In April, Antalya opened its long-awaited "Solar House," the first step in its push to become Turkey's first and only solar city.
The environmental education center and renewable energy showcase boasts 24 one-kilowatt photovoltaic (PV) panels, among other clean energy solutions such as a windmill and a track that generates power from bicycles.
The model house cost about $600,000 and was 90 percent funded by Turkish companies and 10 percent by the United Nations Development Program. It will produce and store all the energy it consumes and feed excess power back into the grid — though it won't profit from doing so.
The country's energy authority doesn't yet buy surplus electricity from small producers of solar power.
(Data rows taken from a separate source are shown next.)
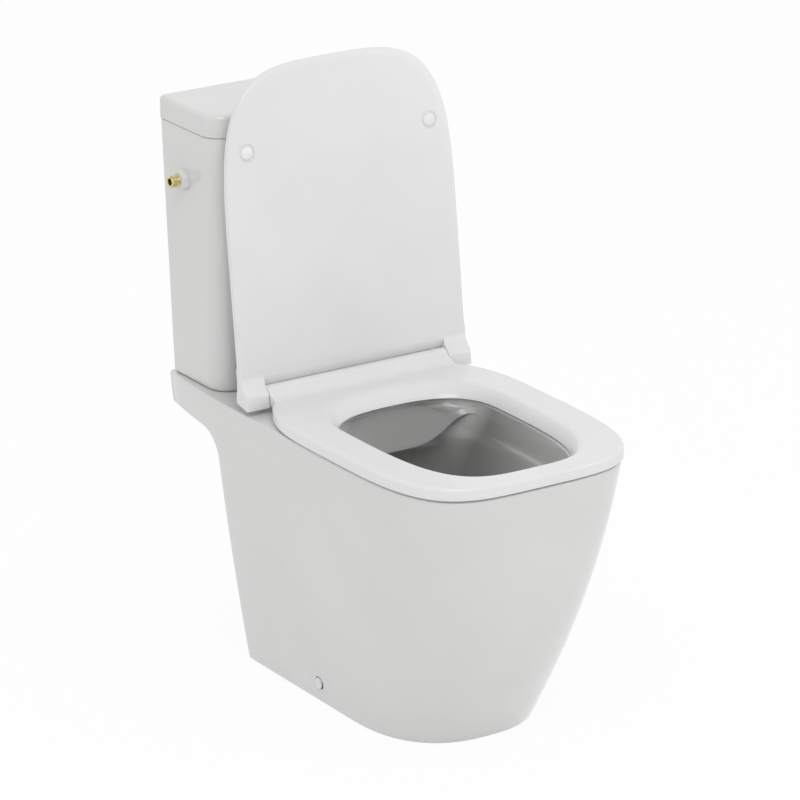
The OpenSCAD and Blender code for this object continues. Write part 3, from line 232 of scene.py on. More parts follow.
def rounded(radius, first, last, count):
    """(drop, inset) pairs down an edge of this radius, between two turns in degrees."""
    turns = [math.radians(mix(first, last, k / (count - 1))) for k in range(count)]
    return [(radius * (1 - math.sin(turn)), radius * (1 - math.cos(turn))) for turn in turns]


def even(points, count):
    """The same open line with count points, spaced evenly along it."""
    run = [0.0]
    for a, b in zip(points, points[1:]):
        run.append(run[-1] + math.dist(a, b))
    spread, k = [], 0
    for i in range(count):
        at = run[-1] * i / (count - 1)
        while k < len(run) - 2 and run[k + 1] < at:
            k += 1
        t = (at - run[k]) / max(run[k + 1] - run[k], 1e-12)
        spread.append(tuple(mix(p, q, t) for p, q in zip(points[k], points[k + 1])))
    return spread


def curve_through(keys, count):
    """Rows of numbers on a smooth curve through the rows of keys, evenly spread between them."""
    rows = []
    for i in range(count):
        at = i / (count - 1) * (len(keys) - 1)
        k = min(int(at), len(keys) - 2)
        t = at - k
        p0, p1, p2, p3 = keys[max(k - 1, 0)], keys[k], keys[k + 1], keys[min(k + 2, len(keys) - 1)]
        rows.append(
            tuple(
                0.5 * (2 * b + (c - a) * t + (2 * a - 5 * b + 4 * c - d) * t * t)
                + 0.5 * (3 * b - a - 3 * c + d) * t**3
                for a, b, c, d in zip(p0, p1, p2, p3)
            )
        )
    return rows


def loft(bm, rings, loop=False):
    """Extrudes the first ring of points through the others, and closes both ends or joins them."""
    start = [bm.verts.new(p) for p in rings[0]]
    verts = start
    edges = [bm.edges.new(pair) for pair in zip(verts, verts[1:] + verts[:1])]
    first = edges
    for ring in rings[1:]:
        grown = bmesh.ops.extrude_edge_only(bm, edges=edges)["geom"]
        new = {v for v in grown if isinstance(v, bmesh.types.BMVert)}
        verts = [next(e.other_vert(v) for e in v.link_edges if e.other_vert(v) in new) for v in verts]
        edges = [e for e in grown if isinstance(e, bmesh.types.BMEdge)]
        for v, p in zip(verts, ring):
            v.co = p
    if loop:
        bmesh.ops.bridge_loops(bm, edges=first + edges)
    else:
        bmesh.ops.holes_fill(bm, edges=first)
        bmesh.ops.holes_fill(bm, edges=edges)
    return start


def finished(bm, name, smooth_angle=38):
    """A new object from bm, with outward normals, smooth but for edges sharper than the angle."""
    bmesh.ops.remove_doubles(bm, verts=bm.verts, dist=1e-6)
    bmesh.ops.recalc_face_normals(bm, faces=bm.faces)
    mesh = bpy.data.meshes.new(name)
    bm.to_mesh(mesh)
    bm.free()
    piece = bpy.data.objects.new(name, mesh)
    bpy.context.scene.collection.objects.link(piece)
    shade(piece, smooth_angle)
    return piece


def lofted(name, rings, loop=False, smooth_angle=38):
    bm = bmesh.new()
    loft(bm, rings, loop)
    return finished(bm, name, smooth_angle)


def shade(piece, smooth_angle=38):
    piece.data.polygons.foreach_set("use_smooth", [True] * len(piece.data.polygons))
    piece.data.set_sharp_from_angle(angle=math.radians(smooth_angle))


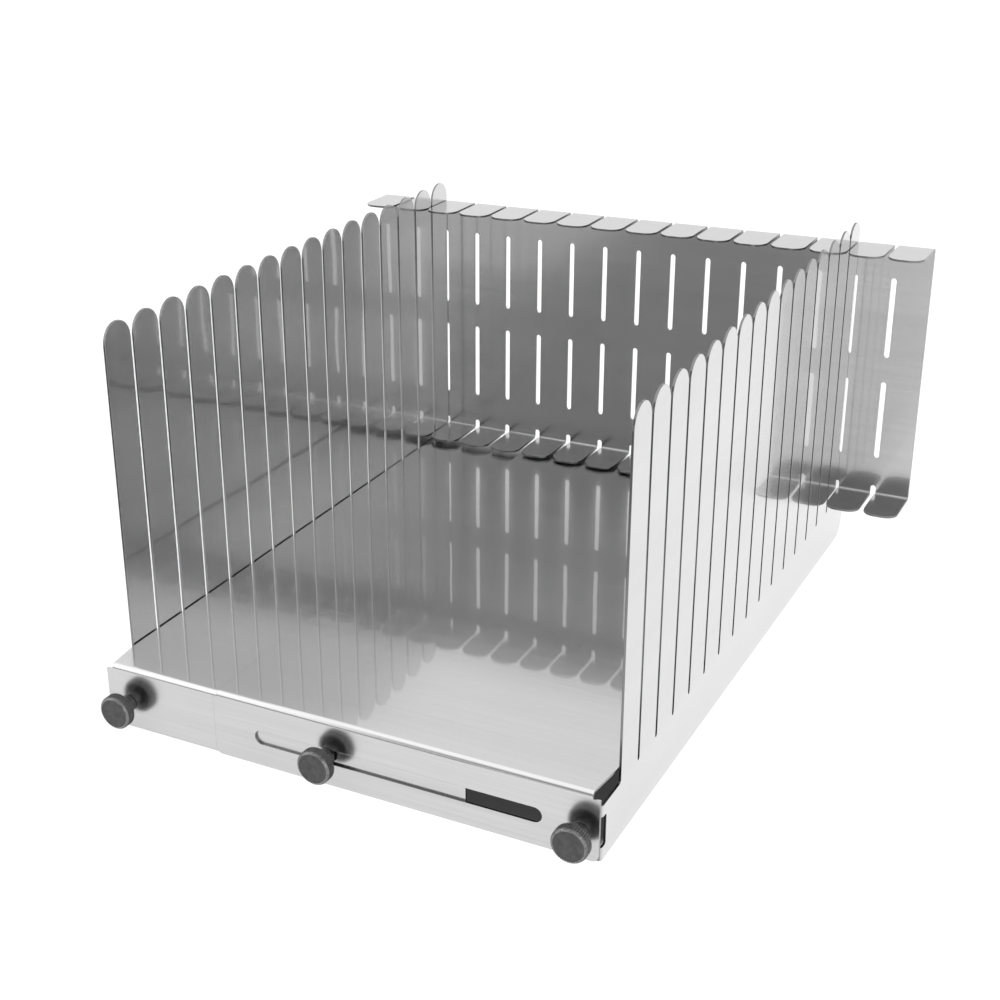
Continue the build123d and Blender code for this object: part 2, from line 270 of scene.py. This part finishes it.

This is partly why the cost of installing solar panels remains prohibitive for nearly all Antalya residents, local observers say.
"We need to show the Turkish people how we can produce solar energy, because it's a very new concept for most Turks," Mustafa Akaydın, the mayor of Antalya, told SolveClimate News in an interview.
According to Akaydın, the Solar House is "preparation" for its wider Solar City Green Antalya plan. Over the next decade and a half, the municipality hopes to transform itself into a clean energy dynamo on par with solar cities like Malmö, Sweden and Barcelona, Spain.
Though the financial support structure for the program is still fuzzy, the goal, at least, is clear: "We want to be the pioneers here and show the rest of the country about this solar potential," said Akaydın.
Massive Untapped Potential
More than one million terawatt-hours of solar radiation hit Turkey each year. Solar leaders Spain and California, by comparison, receive approximately 0.8 million terrawatt-hours annually.
Theoretically, installing PV arrays across some 770 square miles — one half of one percent of Turkey's landmass — could supply the nation's current electrical capacity.
At present, PV systems account for just 5 megawatts of installed capacity. Turkey's 8-gigawatt solar thermal capacity is seen as slightly more promising, but still accounts for less than 1 percent of the country's overall energy production.
Antalya's municipal government doesn't yet have a goal for how much extra solar power capacity it hopes to add. For now, there is no accepted international definition of what it takes to earn the moniker of "solar city," though several dozen such cities are said to exist throughout the world, including 25 in the United States.
The European Solar Cities Initiative, a project of the International Solar Energy Society, defines solar communities by their "large-scale integration of sustainable energy sources into city planning and urban concepts."
In that spirit, Antalya is developing other renewable energies besides solar. A new waste management plant, for instance, will collect 60 percent of the city's sewage and turn it into purified mud, which can then be converted into biogas.
The biogas-to-energy conversion facility is still under construction — a new component was finished the same week the Solar House opened — but in two months it will have a capacity of 2 megawatts, according to Münevver Ateş, environmental director at the plant. Once the facility is able to collect all the sewage in the city, its capacity will double.
More important than its capacity, however, is the fact that Antalya's plant will produce all the energy it consumes, said Ateş, making it the only sustainable waste management plant in Turkey. "Many Turkish visitors come to study our example."
Starting with the Rooftops
Antalya's effort to boost its solar capacity will begin with a campaign to encourage individuals to install solar panels on their houses, though it won't be easy.